As required by law, a little more than a year ago the Federal Government commissioned former ACCC boss Professor Graeme Samuel to lead the review.  After prompting further discussion and consultation with an interim report in June 2020, Professor Samuel delivered his final report in October last year.

 

The report declared the EPBC was delivering for neither the environment nor the economy.  Indeed, it declared it “not fit to address current or future environmental challenges”.  We need to urgently fix it.

 

Professor Samuel also warned the Act was not delivering for Traditional Owners, saying amongst other things, the architecture and resourcing of the EPBC are insufficient to support effective inclusion of Indigenous Australians in the approval processes.  That needs to change.

 

The Report offered thoughtful criticisms of the complexity of the EPBC, its failure to protect our natural environment, the brake it has on jobs growth, and its vulnerability to protracted, vexatious legal actions.
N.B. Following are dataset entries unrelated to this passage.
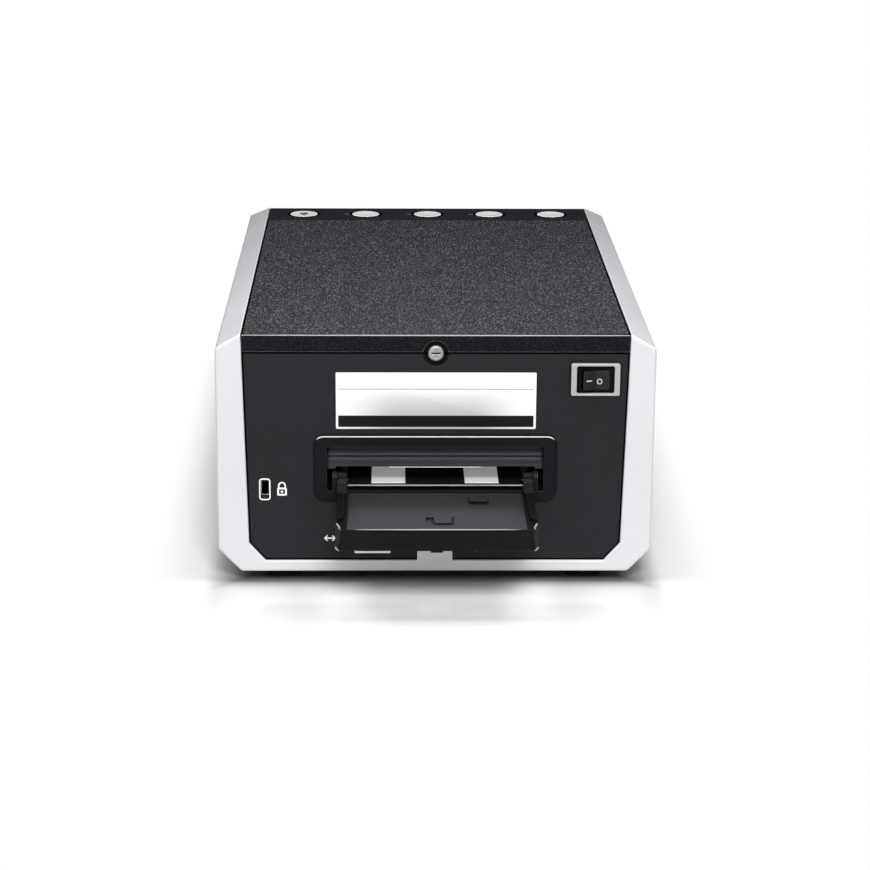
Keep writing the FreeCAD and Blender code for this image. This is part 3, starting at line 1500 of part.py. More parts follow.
def make_gear_axle():
    """Fixed stud of the middle gear, from the trough wall to the motor bracket."""
    return rod_x(shaft_radius, optics_half_width - optics_wall, motor_face,
                 0, roller_axis_z)


def make_motor_bracket():
    """Bent steel bracket: an upright plate with a foot on the case floor."""
    low_x = bracket_inner
    high_x = motor_face
    top = motor_axis_z + motor_side / 2 + bracket_top_margin
    plate = box(low_x, high_x, -bracket_half_width, bracket_half_width, inner_floor, top)
    foot = box(low_x, low_x + motor_length * bracket_foot_share, -bracket_half_width, bracket_half_width,
               inner_floor, inner_floor + bracket_wall)
    bracket = plate.fuse(foot)
    bracket = bracket.cut(rod_x(motor_boss_radius + motor_boss_play, low_x - cut_overrun,
                                high_x + cut_overrun, 0, motor_axis_z))
    bracket = bracket.cut(rod_x(shaft_radius + press_play, low_x - cut_overrun,
                                high_x + cut_overrun, 0, roller_axis_z))
    window_z = (inner_floor + roller_axis_z) / 2
    for y in (-bracket_half_width / 2, bracket_half_width / 2):
        bracket = bracket.cut(rod_x(bracket_window_radius, low_x - cut_overrun,
                                    high_x + cut_overrun, y, window_z))
    return bracket.removeSplitter()


def make_motor():
    """Square stepper motor with cut corners, end caps and a round front boss."""
    half = motor_side / 2
    cut = half - motor_corner_cut
    front = motor_face
    outline = [(-half, -cut), (-cut, -half), (cut, -half), (half, -cut),
               (half, cut), (cut, half), (-cut, half), (-half, cut)]
    placed = [(y, motor_axis_z + z) for y, z in outline]
    slim = [(y, motor_axis_z + z) for y, z in inset(outline, motor_groove)]
    end = front + motor_length
    body = prism_x(placed, front, front + motor_cap_wall)
    body = body.fuse(prism_x(slim, front + motor_cap_wall, end - motor_cap_wall))
    body = body.fuse(prism_x(placed, end - motor_cap_wall, end))
    body = body.fuse(rod_x(motor_boss_radius, front - bracket_wall, front, 0, motor_axis_z))
    return body.cut(rod_x(motor_shaft_radius + running_play, front - cut_overrun, end,
                          0, motor_axis_z))


def make_motor_shaft():
    """Shaft of the motor, which carries the pinion."""
    return rod_x(motor_shaft_radius, gear_plane, motor_face + motor_length - motor_cap_wall / 2,
                 0, motor_axis_z)


roller_gear_phase = 180 / roller_teeth
pinion_phase = 270 + 180 / pinion_teeth
bore_on_shaft = shaft_radius + press_play

save("outer_case", make_outer_case())
save("top_cover", make_top_cover())
save("button_panel", make_button_panel())
for number, place in enumerate(button_places, start=1):
    save("button_" + str(number), make_button(place))
save("button_board", make_button_board())
save("rear_panel", make_rear_panel())
save("front_panel", make_front_panel())
for end_name, place_piece in (("rear", lambda shape: shape), ("front", front_copy)):
    save(end_name + "_slot_frame", place_piece(make_slot_frame()))
    save(end_name + "_hood", place_piece(make_hood()))
    save(end_name + "_door", place_piece(make_door()))
save("door_pins", make_door_pins())
save("switch_frame", make_switch_frame())
save("switch_body", make_switch_body())
save("switch_rocker", make_switch_rocker())
save("lock_plate", make_lock_plate())
save("cover_screw", make_cover_screw())
save("bottom_screws", make_bottom_screws())
save("board_screws", make_board_screws())
save("feet", make_feet())
save("usb_socket", make_usb_socket())
save("power_jack", make_power_jack())
save("main_board", make_main_board())
save("board_parts", make_board_parts())
save("optics_base", make_optics_base())
save("lower_film_guide", make_lower_film_guide())
save("channel_rails", make_channel_rails())
save("upper_film_guide", make_upper_film_guide())
save("guide_pads", make_guide_pads())
save("hood_strips", make_hood_strips())
save("lamp_housing", make_lamp_housing())
save("lamp_diffuser", make_lamp_diffuser())
save("lamp_board", make_lamp_board())
save("mirror", make_mirror())
save("lens_barrel", make_lens_barrel())
save("lens_glasses", make_lens_glasses())
save("lens_clamp", make_lens_clamp())
save("sensor_board", make_sensor_board())
save("shaft_bushes", make_shaft_bushes())
for end_name, row in (("rear", roller_row), ("front", -roller_row)):
    save(end_name + "_roller_shaft", make_roller_shaft(row))
    save(end_name + "_rollers", make_rollers(row))
    save(end_name + "_roller_gear", make_gear(roller_teeth, roller_gear_phase, row, roller_axis_z,
                                              bore_on_shaft, gear_plane))
    save(end_name + "_pinch_roller", make_pinch_roller(row))
save("middle_gear", make_gear(middle_teeth, 0, 0, roller_axis_z, shaft_radius + running_play, gear_plane))
save("gear_axle", make_gear_axle())
save("motor_pinion", make_gear(pinion_teeth, pinion_phase, 0, motor_axis_z, motor_shaft_radius + press_play,
                               gear_plane))
save("motor_bracket", make_motor_bracket())
save("motor", make_motor())
save("motor_shaft", make_motor_shaft())
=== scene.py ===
import json
import math

import bpy
import numpy as np
from mathutils import Matrix, Vector, geometry

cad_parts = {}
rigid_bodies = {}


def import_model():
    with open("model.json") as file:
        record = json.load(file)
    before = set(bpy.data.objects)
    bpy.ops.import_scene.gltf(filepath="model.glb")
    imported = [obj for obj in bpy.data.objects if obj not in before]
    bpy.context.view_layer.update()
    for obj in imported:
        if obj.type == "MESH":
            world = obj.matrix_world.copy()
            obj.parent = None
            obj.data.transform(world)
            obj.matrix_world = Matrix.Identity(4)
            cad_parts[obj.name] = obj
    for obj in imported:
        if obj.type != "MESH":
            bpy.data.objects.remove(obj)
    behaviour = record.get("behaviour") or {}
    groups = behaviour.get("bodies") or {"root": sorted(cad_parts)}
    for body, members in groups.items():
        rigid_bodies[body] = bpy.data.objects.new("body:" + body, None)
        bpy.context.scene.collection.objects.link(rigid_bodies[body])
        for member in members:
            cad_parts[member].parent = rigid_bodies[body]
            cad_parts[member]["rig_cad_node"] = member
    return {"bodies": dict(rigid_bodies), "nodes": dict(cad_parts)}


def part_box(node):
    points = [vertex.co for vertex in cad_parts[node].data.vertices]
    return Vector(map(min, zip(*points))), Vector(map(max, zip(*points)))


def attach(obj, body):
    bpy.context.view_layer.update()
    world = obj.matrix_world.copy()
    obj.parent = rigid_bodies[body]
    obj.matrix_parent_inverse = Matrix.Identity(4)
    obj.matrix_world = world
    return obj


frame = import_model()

MM = 0.001

for leftover in [o for o in bpy.data.objects if "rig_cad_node" not in o and o not in frame["bodies"].values()]:
    bpy.data.objects.remove(leftover)
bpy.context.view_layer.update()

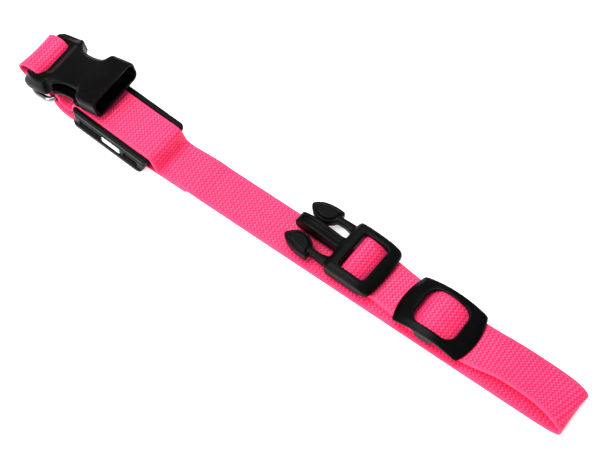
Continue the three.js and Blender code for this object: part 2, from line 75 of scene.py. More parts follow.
class NodeSheet:
    """A material or geometry node tree that is filled node by node."""

    def __init__(self, tree: bpy.types.NodeTree) -> None:
        """Empties the tree and keeps it."""
        self.tree = tree
        tree.nodes.clear()

    def node(self, kind: str, inputs: dict | None = None, **settings: object) -> bpy.types.Node:
        """Adds one node.

        Args:
            kind: The node's type name.
            inputs: Values or sockets by input name or index.
            **settings: Properties of the node.

        Returns:
            The new node.
        """
        made = self.tree.nodes.new(kind)
        for name, value in settings.items():
            setattr(made, name, value)
        for name, value in (inputs or {}).items():
            self.feed(made.inputs[name], value)
        return made

    def feed(self, socket: bpy.types.NodeSocket, value: object) -> None:
        """Links a socket to the input, or sets its default value.

        Args:
            socket: The input.
            value: The socket or the value that it takes.
        """
        if isinstance(value, bpy.types.NodeSocket):
            self.tree.links.new(value, socket)
        else:
            socket.default_value = value

    def math(self, operation: str, *values: object) -> bpy.types.NodeSocket:
        """Adds a math node over numbers or sockets and returns its result."""
        made = self.node("ShaderNodeMath", dict(enumerate(values)), operation=operation)
        return made.outputs[0]

    def ramp(self, value: object, low: object, high: object, to_low: object = 0,
             to_high: object = 1) -> bpy.types.NodeSocket:
        """Maps a value from one range to another, clamped and eased.

        Args:
            value: The value.
            low: Where the first range starts.
            high: Where the first range ends.
            to_low: Where the second range starts.
            to_high: Where the second range ends.

        Returns:
            The mapped value.
        """
        made = self.node(
            "ShaderNodeMapRange",
            {"Value": value, "From Min": low, "From Max": high, "To Min": to_low, "To Max": to_high},
            interpolation_type="SMOOTHSTEP",
        )
        return made.outputs[0]

    def mix(self, share: object, first: object, second: object, blend: str = "MIX") -> bpy.types.NodeSocket:
        """Mixes two colours.

        Args:
            share: How much of the second colour there is.
            first: The first colour.
            second: The second colour.
            blend: The way of mixing.

        Returns:
            The mixed colour.
        """
        made = self.node("ShaderNodeMix", data_type="RGBA", blend_type=blend)
        for name, value in (("Factor_Float", share), ("A_Color", first), ("B_Color", second)):
            self.feed(next(s for s in made.inputs if s.identifier == name), value)
        return next(s for s in made.outputs if s.identifier == "Result_Color")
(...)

Samuel noted the EPBC was trusted by neither industry nor the environmental movement and that compliance and enforcement under the Act is weak.

 

Particular attention was given to the problems of a two-step system which requires investors to seek state government approvals in the first instance and then Commonwealth approval before a project can proceed.  These high jumps are economy-wide but have particular application in the agriculture and resources sectors, two important employers and export-income earners.

 

The report found that Commonwealth environmental approval for big resources projects takes on average, three years. That of course, is in addition to the significant time it takes to secure state approval. 

 

The Minerals Council of Australia estimates that the EPBC process can cost companies developing greenfield resource projects up to $47 million every month. The Productivity Commission has also sounded alarm, saying the total cost of a one-year delay for a project is between 7 and 18 per cent of its net present value. 

 

On a let’s say, $2 billion project, that’s a lot of money! That’s a big risk for investors to take. The risk to the broader community is the potential loss of jobs, and the royalties and taxes we use to fund our schools, hospitals, and public infrastructure.

 

Graeme Samuel recommended the current system’s job-destroying duplication should be addressed by improving, strengthening, and streamlining the capacity of the Federal Government to delegate Commonwealth approval functions to state governments under new bilateral and independently supervised agreements between the two levels of government.  He has further recommended projects be tested against new stringent and enforceable national environmental standards.

 

A year on from the release of the Interim Report, it’s time to get on with the reform needed to both better protect our iconic natural assets and to deliver a much-needed boost for our economy. The impacts of COVID-19 demand a new urgency and should generate strong and timely multi-party Parliamentary support for the legislation needed to introduce interim National Environmental Standards that reflect the existing requirements of the Act, so that legal effect can be given to both them, and the new bilateral agreement model.  The legislation should ensure the interim standards have a life of no more than two years.

 

In July last year the National Cabinet embraced the one-stop-shop, national standards model. Five of our state and territory leaders are of course, Labor Premiers or Chief Ministers. Three of them run the big northern resource regions and the Western Australian Government in particular, has been energetically urging the embrace of green-tape reform.

 

In the Parliament last year, I argued that extensive Parliamentary scrutiny would be necessary to build community and industry trust in the Samuel model. Since then, a Senate Committee has scrutinised the proposal and the Government has introduced legislation for the establishment of an Environmental Assurance Commissioner with the necessary powers to ensure the states are complying with terms of bilateral agreements and complying with the new National Environmental Standards.

 

Jobs versus Environment, it’s not a new battle. One or the other it need not be, we can protect our natural environment and create jobs too.

 

The mission would be challenging enough if it were only about arriving at the right policy position. But sadly, too many environmental activists are too rarely interested in evidence-based policy. 

 

By contrast, our elected representatives must deal with the facts. The Samuel review has provided us with them and it’s time to get on with it.